Согласно представлениям режима, ожидаемый эффект ускорения могло дать участие в работах населения. С политической точки зрения оно было желательным, поскольку якобы укрепляло идентификацию отдельного гражданина с государством и его столицей, а также укрепляло единство народа, которому в годы правления Ульманиса присягали все чаще. Инициированные впервые в 1936 году и после повторявшиеся каждое лето общественные работы не давали, однако, впечатляющего прогресса на строительной площадке. Помимо ограниченного климатическими условиями строительного сезона (основной проблемы многих современных проектов в регионе), отчасти виной тому было и совпадение строительного и сельскохозяйственного сезонов: год от года следовало организовывать работы так, чтобы сельские жители могли выполнить предписанные наряды прежде, чем дома у них начиналась уборка урожая. Финансовым проблемам, встававшим в связи с проектированием площади Победы, личный трудовой вклад населения тоже не мог помочь. Поэтому приходилось уповать и на организованную специально для финансирования проекта лотерею. Последняя также была идеальна с практической стороны, поскольку давала ощущение личного участия каждому, кто не принимал непосредственного участия в работах, а мог только внести откуп[180]
.Латвийские архитекторы тоже подошли к проекту так, словно никто из них не мог уклониться от приглашения принять участие в упомянутом конкурсе. Впечатляющее число заявок — 44 — в любом случае позволяет заключить (главным образом потому, что среди них было много совместных проектов двух архитекторов), что большинство восприняли участие в конкурсе как своего рода патриотическую обязанность. Дополнительными стимулами были, очевидно, и продвижение по карьерной лестнице, которое могло обеспечить присуждение приза, и высокие премии, которыми, как обещалось, сопровождались три первых и три вторых места. Кроме того практически для каждого одобренного жюри проекта открывалась перспектива приобретения. То, что в конце концов это коснулось больше половины поданных заявок, сделало конкурс, с одной стороны, мероприятием дорогим, с другой же — как и предполагал Ульманис — событием, после которого не осталось недовольных.

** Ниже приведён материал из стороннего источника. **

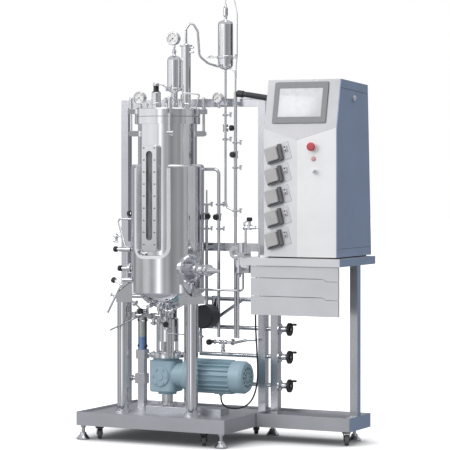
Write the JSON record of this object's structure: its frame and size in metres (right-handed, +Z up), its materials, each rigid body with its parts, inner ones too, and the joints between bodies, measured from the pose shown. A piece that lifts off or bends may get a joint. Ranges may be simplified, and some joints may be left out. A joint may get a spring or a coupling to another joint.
{
  "type": "pilot bioreactor",
  "caption": "Floor-standing pilot bioreactor: bottom-driven jacketed vessel on a tray skid with pipe rack, table with drawers and control cabinet.",
  "frame": {"origin": "middle of the footprint box, on the floor under the levelling feet", "axes": "+Z up, +X to the right seen from the front, the front with screen and sight glass faces -Y"},
  "size_m": [1.269, 0.6649, 2.0845],
  "materials": {
    "steel": "satin",
    "polished_steel": "polished",
    "glass": "clear",
    "black_plastic": "matte",
    "rubber": "matte",
    "gasket": "matte",
    "drive_paint": "semi-gloss",
    "dark_metal": "matte",
    "side_paint": "semi-gloss",
    "screen": "gloss",
    "pump_plastic": "matte",
    "red_plastic": "gloss",
    "gauge": "polished",
    "wheel": "matte"
  },
  "bodies": {
    "skid": {"cabinet_shell": "steel", "cabinet_side_panel": "side_paint", "cable_conduit": "rubber", "circulation_pump": "dark_metal", "condensate_trap": "steel", "condenser": "polished_steel", "control_tray": "steel", "drain_headers": "steel", "drive_lantern": "polished_steel", "exhaust_filter": "polished_steel", "exhaust_tubes": "polished_steel", "fan_cowl": "drive_paint", "flow_meter": "steel", "gearbox": "drive_paint", "harvest_valve": "steel", "hmi_panel": "screen", "inlet_filter": "polished_steel", "jacketed_vessel": "polished_steel", "levelling_feet": "steel", "lid_gasket": "gasket", "lid_lamp": "steel", "motor_cable": "rubber", "motor_housing": "drive_paint", "pipe_rack": "steel", "pressure_gauges": "gauge", "process_pipes": "steel", "pump_heads": "pump_plastic", "sampling_valves": "steel", "side_port": "polished_steel", "sight_glass": "glass", "sight_glass_frame": "polished_steel", "swing_bolts": "polished_steel", "vessel_legs": "polished_steel", "vessel_lid": "polished_steel", "vessel_tray": "steel", "work_table": "steel"},
    "drawer_top": {"drawer_top": "steel"},
    "drawer_middle": {"drawer_middle": "steel"},
    "drawer_bottom": {"drawer_bottom": "steel"},
    "castor_fork_front_left": {"castor_fork_front_left": "steel"},
    "castor_wheel_front_left": {"castor_wheel_front_left": "wheel"},
    "castor_fork_front_right": {"castor_fork_front_right": "steel"},
    "castor_wheel_front_right": {"castor_wheel_front_right": "wheel"},
    "castor_fork_rear_right": {"castor_fork_rear_right": "steel"},
    "castor_wheel_rear_right": {"castor_wheel_rear_right": "wheel"},
    "castor_fork_control": {"castor_fork_control": "steel"},
    "castor_wheel_control": {"castor_wheel_control": "wheel"},
    "motor_rotor": {"motor_rotor": "dark_metal"},
    "agitator": {"agitator": "steel"},
    "emergency_stop": {"emergency_stop": "red_plastic"},
    "key_switch": {"key_switch": "steel"},
    "handwheel_top": {"handwheel_top": "black_plastic"},
    "handwheel_middle": {"handwheel_middle": "black_plastic"},
    "handwheel_bottom": {"handwheel_bottom": "black_plastic"},
    "harvest_lever": {"harvest_lever": "steel"},
    "knob_steam": {"knob_steam": "black_plastic"},
    "knob_air": {"knob_air": "black_plastic"},
    "knob_water": {"knob_water": "black_plastic"},
    "knob_jacket": {"knob_jacket": "black_plastic"},
    "knob_trap": {"knob_trap": "black_plastic"}
  },
  "joints": [
    {"name": "drawer_top_slide", "type": "slide", "parent": "skid", "child": "drawer_top", "axis": [0, -1, 0], "range_m": [0, 0.2]},
    {"name": "drawer_middle_slide", "type": "slide", "parent": "skid", "child": "drawer_middle", "axis": [0, -1, 0], "range_m": [0, 0.2]},
    {"name": "drawer_bottom_slide", "type": "slide", "parent": "skid", "child": "drawer_bottom", "axis": [0, -1, 0], "range_m": [0, 0.2]},
    {"name": "castor_front_left_swivel", "type": "hinge", "parent": "skid", "child": "castor_fork_front_left", "pos_m": [-0.522, -0.2845, 0.06], "axis": [0, 0, 1], "continuous": true},
    {"name": "castor_front_left_roll", "type": "hinge", "parent": "castor_fork_front_left", "child": "castor_wheel_front_left", "pos_m": [-0.53154, -0.26692, 0.027], "axis": [-0.8788, -0.4772, 0], "continuous": true},
    {"name": "castor_front_right_swivel", "type": "hinge", "parent": "skid", "child": "castor_fork_front_right", "pos_m": [0.0325, -0.2865, 0.06], "axis": [0, 0, 1], "continuous": true},
    {"name": "castor_front_right_roll", "type": "hinge", "parent": "castor_fork_front_right", "child": "castor_wheel_front_right", "pos_m": [0.02296, -0.26892, 0.027], "axis": [-0.8788, -0.4772, 0], "continuous": true},
    {"name": "castor_rear_right_swivel", "type": "hinge", "parent": "skid", "child": "castor_fork_rear_right", "pos_m": [0.0635, 0.1975, 0.06], "axis": [0, 0, 1], "continuous": true},
    {"name": "castor_rear_right_roll", "type": "hinge", "parent": "castor_fork_rear_right", "child": "castor_wheel_rear_right", "pos_m": [0.05396, 0.21508, 0.027], "axis": [-0.8788, -0.4772, 0], "continuous": true},
    {"name": "castor_control_swivel", "type": "hinge", "parent": "skid", "child": "castor_fork_control", "pos_m": [0.5955, 0.0515, 0.06], "axis": [0, 0, 1], "continuous": true},
    {"name": "castor_control_roll", "type": "hinge", "parent": "castor_fork_control", "child": "castor_wheel_control", "pos_m": [0.60504, 0.03392, 0.027], "axis": [0.8788, 0.4772, 0], "continuous": true},
    {"name": "motor_spin", "type": "hinge", "parent": "skid", "child": "motor_rotor", "pos_m": [-0.0265, -0.0385, 0.298], "axis": [1, 0, 0], "continuous": true},
    {"name": "agitator_spin", "type": "hinge", "parent": "skid", "child": "agitator", "pos_m": [-0.2925, -0.0385, 0.9], "axis": [0, 0, 1], "continuous": true},
    {"name": "emergency_stop_push", "type": "slide", "parent": "skid", "child": "emergency_stop", "axis": [-0.063, 0.998, 0], "range_m": [0, 0.004], "stiffness_N_per_m": 600, "springref_m": -0.004},
    {"name": "key_turn", "type": "hinge", "parent": "skid", "child": "key_switch", "pos_m": [0.4995, -0.08288, 1.261], "axis": [-0.063, 0.998, 0], "range_deg": [0, 75]},
    {"name": "handwheel_top_turn", "type": "hinge", "parent": "skid", "child": "handwheel_top", "pos_m": [0.2675, 0.1345, 0.516], "axis": [1, 0, 0], "continuous": true},
    {"name": "handwheel_middle_turn", "type": "hinge", "parent": "skid", "child": "handwheel_middle", "pos_m": [0.2675, 0.1345, 0.385], "axis": [1, 0, 0], "continuous": true},
    {"name": "handwheel_bottom_turn", "type": "hinge", "parent": "skid", "child": "handwheel_bottom", "pos_m": [0.2675, 0.1345, 0.25], "axis": [1, 0, 0], "continuous": true},
    {"name": "harvest_lever_turn", "type": "hinge", "parent": "skid", "child": "harvest_lever", "pos_m": [-0.3265, -0.1425, 0.576], "axis": [0, 1, 0], "range_deg": [-90, 0]},
    {"name": "knob_steam_turn", "type": "hinge", "parent": "skid", "child": "knob_steam", "pos_m": [-0.0455, 0.0855, 1.467], "axis": [1, 0, 0], "range_deg": [0, 330]},
    {"name": "knob_air_turn", "type": "hinge", "parent": "skid", "child": "knob_air", "pos_m": [0.0075, 0.0855, 1.34], "axis": [0, -1, 0], "range_deg": [0, 330]},
    {"name": "knob_water_turn", "type": "hinge", "parent": "skid", "child": "knob_water", "pos_m": [-0.1465, 0.0855, 1.046], "axis": [0.6, -0.8, 0], "range_deg": [0, 330]},
    {"name": "knob_jacket_turn", "type": "hinge", "parent": "skid", "child": "knob_jacket", "pos_m": [-0.0815, 0.0855, 1.043], "axis": [0, -1, 0], "range_deg": [0, 330]},
    {"name": "knob_trap_turn", "type": "hinge", "parent": "skid", "child": "knob_trap", "pos_m": [0.1515, -0.0565, 1.04], "axis": [0, 0, 1], "range_deg": [0, 330]}
  ],
  "couplings": [
    {"joint": "agitator_spin", "follows": "motor_spin", "ratio": 0.2}
  ]
}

Если же нашелся все же один, кто был разочарован, то разве что Карл Зале (1888–1942), автор скульптурного оформления открытого в 1935 году в Риге памятника Свободы, а также торжественно освященного годом позже Братского кладбища, символического места захоронения павших в Первую мировую войну и в последовавшую войну за независимость. Честолюбие, подвигшее Зале подготовить свой проект площади Победы, и его надежда получить заказ в результате вероятного нового этапа конкурса могли поддерживаться тем, что в современной прессе его проект изображался третьей знаменательной вехой латвийской архитектуры — после Братского кладбища и памятника Свободы. И о преображении пустыря в будущее «сердце города» говорилось неоднократно, поскольку площадь Победы оставалась пока единственным проектом авторитарного режима. Закладные камни обоих других памятников были установлены, напротив, еще в период парламентаризма, и в этом смысле площадь Победы по любой шкале ценностей тоже выходила на первое место. Не говоря уже о том, что смена политической системы в 1934 году в каком-то смысле ограничивала готовность Зале создавать новые памятники монументального искусства для Латвии. Однако шанс показать себя в третий раз на этом поприще решительно перечеркнул отзыв жюри конкурса, состав которого утверждал лично президент Ульманис.
Одну из трех первых премий жюри присудило заявке двух граждан Латвии, частично с немецкими корнями. Фридрих Карл Скуиньш (1890–1957) и Георг Дауге, который был младше на полтора десятилетия, предлагали несколько четче, чем большинство прочих участников, наглядное деление местности транспортной осью, которая на левом берегу должна была представлять некое подобие оси на правом, значительно более прямолинейной — оси, которую образовывали улица Калькю и бульвар Бривибас (бульвар Свободы).
Ил. 2. Модель проекта площади Победы, арх. Фридрих Скуиньш и Георг Дауге
Отгороженные от берега реки компактными общественными постройками, пятна стадиона и площадки для певческих фестивалей располагались, согласно этому проекту, в точности симметрично относительно разделяющей их посредине аллеи. В конце аллеи была предусмотрена башня высотой 60 метров, у которой могли завершаться праздничные шествия. Ее предлагалось использовать как место памяти героев народа, наверху же сооружения возможно было представить себе чашу для Огня победы.